One thing that never ceases to bother me whenever I hear about it, is the massacre at Jonestown. What bothers me more, is that a good portion of my generation has no idea what it is. I simply cannot fathom how anyone my age can simply not know about the systematic murder of over nine-hundred people that Jim Jones essentially caused due to his paranoid delusions. That just seems beyond ignorant of history itself. Also, I’ve been told before that calling it outright murder is too judgemental, as it supposedly a mass suicide.

Why? What’s the point of dumbing it down? Yes, there were suicides, or as Jones himself put it, revolutionary acts, committed there. Still, these people wouldn’t have killed themselves on their own. It was Jones who pushed them to do it, and if they didn’t, according to most survivors’ accounts, they were injected against their will. Its sick. All of it is sick.

Although Jonestown contained no prison and no form of capital punishment, various forms of punishment were used against members considered to be serious disciplinary problems. Methods included imprisonment in a 6x4x3-foot (1.8 x 1.2 x 0.9 m) plywood box and forcing children to spend a night at the bottom of a well, sometimes upside-down. For some members who attempted to escape, drugs such as Thorazine, sodium pentathol, chloral hydrate, Demerol and Valium were administered until they “came to their senses,” with detailed records being kept of each person’s drug regimen; . Armed guards patrolled the area day and night to enforce Jonestown’s rules.

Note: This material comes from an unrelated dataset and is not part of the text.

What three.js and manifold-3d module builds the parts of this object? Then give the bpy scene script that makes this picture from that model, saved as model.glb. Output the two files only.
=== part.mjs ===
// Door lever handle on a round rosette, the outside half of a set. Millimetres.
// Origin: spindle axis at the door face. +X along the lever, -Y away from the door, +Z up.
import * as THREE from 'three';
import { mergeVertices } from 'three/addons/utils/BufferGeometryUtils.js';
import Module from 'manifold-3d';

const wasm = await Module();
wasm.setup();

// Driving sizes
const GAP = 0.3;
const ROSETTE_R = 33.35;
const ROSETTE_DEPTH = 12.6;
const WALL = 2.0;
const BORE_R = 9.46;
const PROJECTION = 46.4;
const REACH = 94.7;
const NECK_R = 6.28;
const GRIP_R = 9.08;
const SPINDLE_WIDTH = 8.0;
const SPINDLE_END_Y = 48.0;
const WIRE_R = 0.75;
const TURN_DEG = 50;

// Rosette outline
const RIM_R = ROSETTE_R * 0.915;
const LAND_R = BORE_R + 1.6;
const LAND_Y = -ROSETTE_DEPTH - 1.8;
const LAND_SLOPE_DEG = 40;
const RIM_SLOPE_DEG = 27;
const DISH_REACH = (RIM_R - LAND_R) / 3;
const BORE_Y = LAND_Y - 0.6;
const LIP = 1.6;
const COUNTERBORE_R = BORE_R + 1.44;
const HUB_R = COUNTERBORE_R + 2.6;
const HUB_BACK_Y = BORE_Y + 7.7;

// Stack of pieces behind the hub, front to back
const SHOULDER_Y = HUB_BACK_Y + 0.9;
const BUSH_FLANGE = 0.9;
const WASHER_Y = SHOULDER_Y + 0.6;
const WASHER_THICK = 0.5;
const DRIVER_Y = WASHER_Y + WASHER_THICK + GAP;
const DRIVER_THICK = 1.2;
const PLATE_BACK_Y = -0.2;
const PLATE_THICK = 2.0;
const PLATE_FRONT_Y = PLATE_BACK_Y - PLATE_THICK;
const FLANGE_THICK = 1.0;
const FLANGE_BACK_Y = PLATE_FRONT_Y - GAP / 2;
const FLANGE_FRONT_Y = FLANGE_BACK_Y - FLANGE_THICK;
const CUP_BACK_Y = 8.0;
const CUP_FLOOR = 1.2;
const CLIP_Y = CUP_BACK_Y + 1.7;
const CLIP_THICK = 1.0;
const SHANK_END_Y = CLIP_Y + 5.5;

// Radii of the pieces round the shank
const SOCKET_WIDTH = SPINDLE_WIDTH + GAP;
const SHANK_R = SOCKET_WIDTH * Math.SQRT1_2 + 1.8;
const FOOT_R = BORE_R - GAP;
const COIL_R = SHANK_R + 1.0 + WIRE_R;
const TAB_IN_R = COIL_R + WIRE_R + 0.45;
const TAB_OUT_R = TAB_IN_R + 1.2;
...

Some local Guyanese, including a police official, related stories about harsh beatings and a “torture hole,” the well into which the children were placed when they were perceived to have misbehaved.

I have so, so much stuff about Jonestown on my iPod. I tend watch it when I feel apathetic about the world. It reminds me that I can’t stop caring, as when we do, stuff like this can and will happen again. That is unacceptable. Mass cult murder-suicides are some of the most tragic things I can think of.